I don’t want to take up too much more of your time but can you tell me if there’s anything else you’re allowed to talk about that you’re working on that’s coming up?
Sure. I am on the show “Roar” that actually just came out. All episodes are on Apple TV+ right now and it’s an anthology series that stars eight different women. There’s eight episodes written by women, directed by women. It’s created by Liz Flahive and Carly Mensch who created “GLOW” so that was a fun reunion to work on that again with them and it’s produced by Nicole Kidman who stars in one of the episodes and it’s a really fun, darkly comic, surreal, feminist, powerhouse show.

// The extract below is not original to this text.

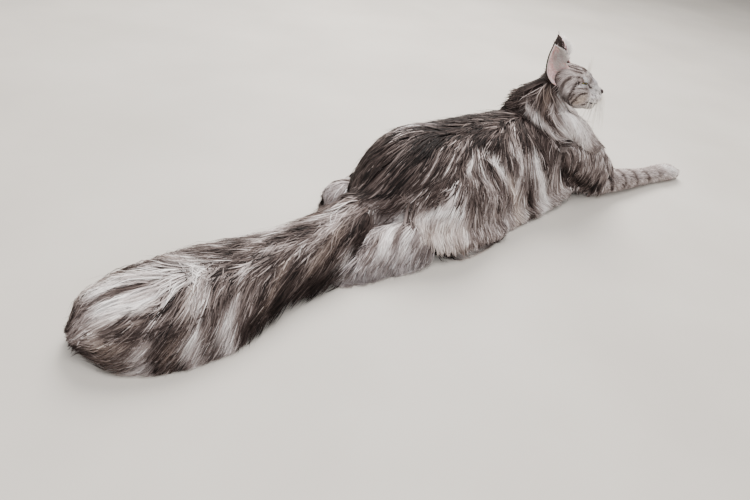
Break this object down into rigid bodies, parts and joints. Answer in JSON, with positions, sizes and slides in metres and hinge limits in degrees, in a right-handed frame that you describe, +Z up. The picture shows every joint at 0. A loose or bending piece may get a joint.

So I can guarantee it’s very unique. So I feel like people should check that one out because it’s totally different than anything I’ve done before or seen before so that’s really cool. My husband and I co-wrote and produced a film that we shot at the end of last year and he directed it and I starred in it. It’s called Somebody I Used to Know and hopefully that’ll be coming out later this year. I just finished shooting a movie in Colombia called Freelance, which was an action comedy with John Cena so that was really fun but I don’t know when that’ll come out. We just shot it.
Before I let you go, I must ask how you’re enjoying your time in Seattle?
I’m enjoying it but it’s very quick. We flew in yesterday and we’re leaving tonight so it’s a real tease because I’ve never been to Seattle before. This is actually my first time. I’ve been to Washington. Actually my husband and I just finished shooting a movie that we shot most of in Portland and then we finished it in Leavenworth, Washington.
It’s so beautiful. I love the Pacific Northwest so I’m always wanting to come up here, but I certainly am itching to get back already. With my 24 hours here, this trip is so sad and I would love to take a trip back here and just a food based trip, you know?
Spin Me Round opens at SIFF Cinema Uptown on Friday, August 19. It is also available on the usual VOD platforms as well as on AMC+.